Alda Merini diceva:”si va in manicomio per morire”, tuttavia non si tratta di una morte fisica, cosa ne pensi? Qual’è il tuo punto di vista sui manicomi?”

 Alda Merini è vissuta in un contesto più antico di oggi, grazie al cielo. I manicomi erano un posto dove le persone perdevano i diritti civili, erano misconosciuti alla società, si parla infatti di “corrispondenza negata”, ossia non potevano ricevere neanche la posta e non avevano diritto di voto. Era un mondo dentro al mondo. A morire, certo, non si moriva del tutto, specialmente le persone di alto spessore, come poteva essere la Merini, continuavano a vivere nel loro credo e nella loro essenza, nella loro creatività, ma non era per tutti così. Tanti erano ridotti a morti viventi. Il manicomio costituisce un’esperienza da ricordare affinché non si ripeta mai più. Le strutture di oggi devono tendenzialmente puntare alla “recovery”, ossia alla cura attiva del paziente, che deve tornare ad essere protagonista del proprio destino di essere umano. Non si entra nella malattia mentale volutamente, ma volontariamente si può decidere di combatterla, questo ovviamente deve avvenire con qualcuno disposto a tendere un braccio al quale afferrarsi. Il manicomio era un limbo, vi si vegetava all’interno imbottiti di psicofarmaci, peggiorando così la situazione clinica”.

In che modo la follia diventa arte?

Nella mente del malato psichiatrico c’è un mondo che, se esternato, può dar vita ad una creatività incredibile, non è raro incorrere in questo. I ragazzi dell’associazione hanno dipinto i quadri ispirati a Toulouse-Lautrec e da solo puoi constatare quanto l’arte possa essere parte di queste persone. Naturalmente questa creatività si può espandere ad ogni settore dell’arte”.

Alda Merini diceva pure che “anche la follia merita i suoi applausi”. Pensi si riferisse alla poca considerazione da parte del mondo verso la malattia mentale?”

 Nel mondo in cui è vissuta la Merini sì. Credo si riferisse esplicitamente al bisogno di attenzione, quell’attenzione che il mondo le negava. La solidarietà e la sensibilità riguardo a questi argomenti sono materie successive alla chiusura dei manicomi, con la scoperta delle barbarie che all’interno di questi venivano perpetrate”.

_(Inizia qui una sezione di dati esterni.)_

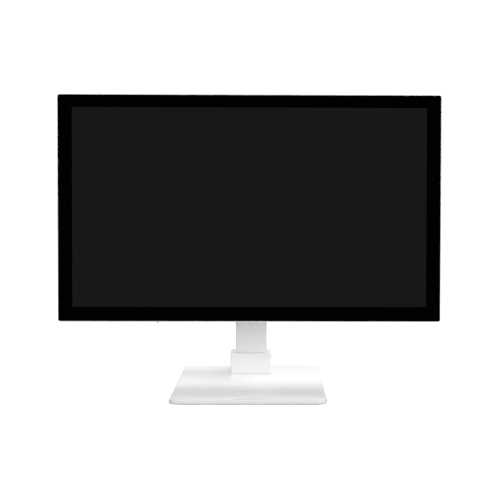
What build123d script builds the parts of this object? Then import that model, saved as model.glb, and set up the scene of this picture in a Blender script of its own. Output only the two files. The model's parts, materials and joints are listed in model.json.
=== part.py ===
"""Video magnifier: a tilting display with a folding camera arm, on a column and a base plate.

Frame: the origin is on the table, at the centre of the base plate's outline. +Z is up and the
screen faces -Y. All lengths are in millimetres.
"""

import os
from math import cos, radians, sin

from build123d import *

os.makedirs("parts", exist_ok=True)

# ----------------------------------------------------------------------------
# Driving dimensions
# ----------------------------------------------------------------------------

# Base plate, on four rubber feet
base_w = 223
base_d = 212
base_t = 5.5
foot_h = 1
base_front_r = 14
base_rear_r = 4
base_edge_r = 1.8
base_under_r = 0.6
base_top = foot_h + base_t

# Swivel: a spindle through the plate, held from below by a retainer in a recess
swivel_y = 68.4
spindle_r = 10
spindle_boss_r = 6
spindle_boss_h = 4.6
washer_r = 17
washer_bore_r = 11
washer_t = 0.8
retainer_r = 22
retainer_t = 1.2
recess_r = 24
recess_h = 2.1
swivel_screw_pcd = 15
swivel_screw_h = 8.6
swivel_tap_h = 4

# Collar and column
collar_w = 67
collar_d = 40
collar_top = 38.3
collar_wall = 2.5
collar_corner_r = 4
collar_edge_r = 1.6
collar_lift = 0.5
column_w = 51
column_d = 20
column_wall = 2
column_r = 1.2
column_front = 61.7
column_top = 385
cap_t = 4
cap_plug = 4
column_y = column_front + column_d / 2

# Lift carriage inside the column, here at its resting height
carriage_z = 273
carriage_h = 80
carriage_w = 42
carriage_d = 12
neck_w = 13
neck_h = 60
lift_down = 50
lift_up = 60

# Display: active area of a 23.8 inch 16:9 panel, tilted back
tilt = 3.45
screen_y = -17.55
screen_z = 273.5
active_w = 527.04
active_h = 296.46
border_side = 21
border_top = 18.4
border_bottom = 21.3
glass_t = 1.8
glass_r = 2.5
rim = 1.6
case_r = 5
frame_d = 10
pan_d = 10
pan_taper = 6
wall = 2.2
hump_d = 24
frame_front = 0.6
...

Un’ultima domanda, ovviamente non per importanza: Durante il secolo scorso, sotto una ben nota dittatura, quella del malato mentale era considerata una “vita indegna di essere vissuta”. Si procedette all’eliminazione fisica di migliaia di malati mentali e disabili. Non è forse questa una vera follia?”

La risposta te la sei già data. Questa è la follia. Ritenere concepibile abbattere delle persone piuttosto che curarle. Loro non credevano neanche che fosse possibile curare la malattia mentale. Ritengo che la nostra associazione possa fornire un fulgido esempio di quanto si sbagliassero. La malattia mentale si può curare. Ci vuole solo sensibilità e voglia di mettersi in gioco, voglia che peraltro molti malati psichiatrici hanno in più rispetto ad una persona sana, ed è proprio questo il primo passo per l’abbattimento degli stigmi sociali”.